What you should do:
Write out each line exactly as it stands, please.

Stored data:
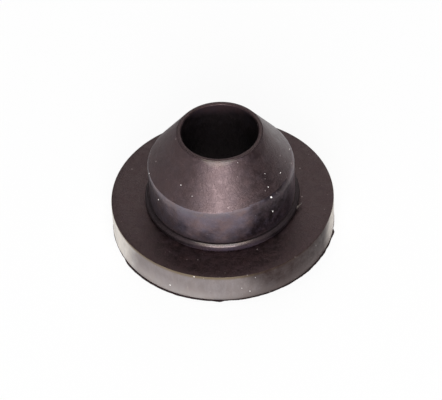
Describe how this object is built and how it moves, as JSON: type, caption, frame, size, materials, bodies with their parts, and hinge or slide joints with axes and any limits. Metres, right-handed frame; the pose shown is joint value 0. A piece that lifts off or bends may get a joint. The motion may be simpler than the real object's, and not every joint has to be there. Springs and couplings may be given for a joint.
{
  "type": "pump seal",
  "caption": "Moulded rubber bush with a flat flange, a neck and a tapered nose, which seals a small pump's spigot into the wall of a tank.",
  "frame": {"origin": "centre of the flange's underside, on the bore's axis", "axes": "+Z along the bore's axis, from the flange towards the nose; the part is round, so X and Y are any pair"},
  "size_m": [0.0306, 0.0306, 0.0166],
  "materials": {
    "rubber": "satin"
  },
  "bodies": {
    "root": {"pump_seal": "rubber"}
  },
  "joints": []
}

Answer to the task:
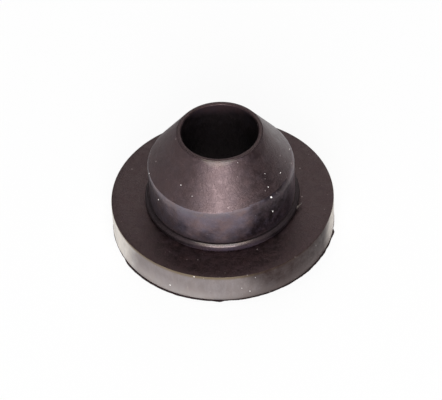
Describe how this object is built and how it moves, as JSON: type, caption, frame, size, materials, bodies with their parts, and hinge or slide joints with axes and any limits. Metres, right-handed frame; the pose shown is joint value 0. A piece that lifts off or bends may get a joint. The motion may be simpler than the real object's, and not every joint has to be there. Springs and couplings may be given for a joint.
{
  "type": "pump seal",
  "caption": "Moulded rubber bush with a flat flange, a neck and a tapered nose, which seals a small pump's spigot into the wall of a tank.",
  "frame": {"origin": "centre of the flange's underside, on the bore's axis", "axes": "+Z along the bore's axis, from the flange towards the nose; the part is round, so X and Y are any pair"},
  "size_m": [0.0306, 0.0306, 0.0166],
  "materials": {
    "rubber": "satin"
  },
  "bodies": {
    "root": {"pump_seal": "rubber"}
  },
  "joints": []
}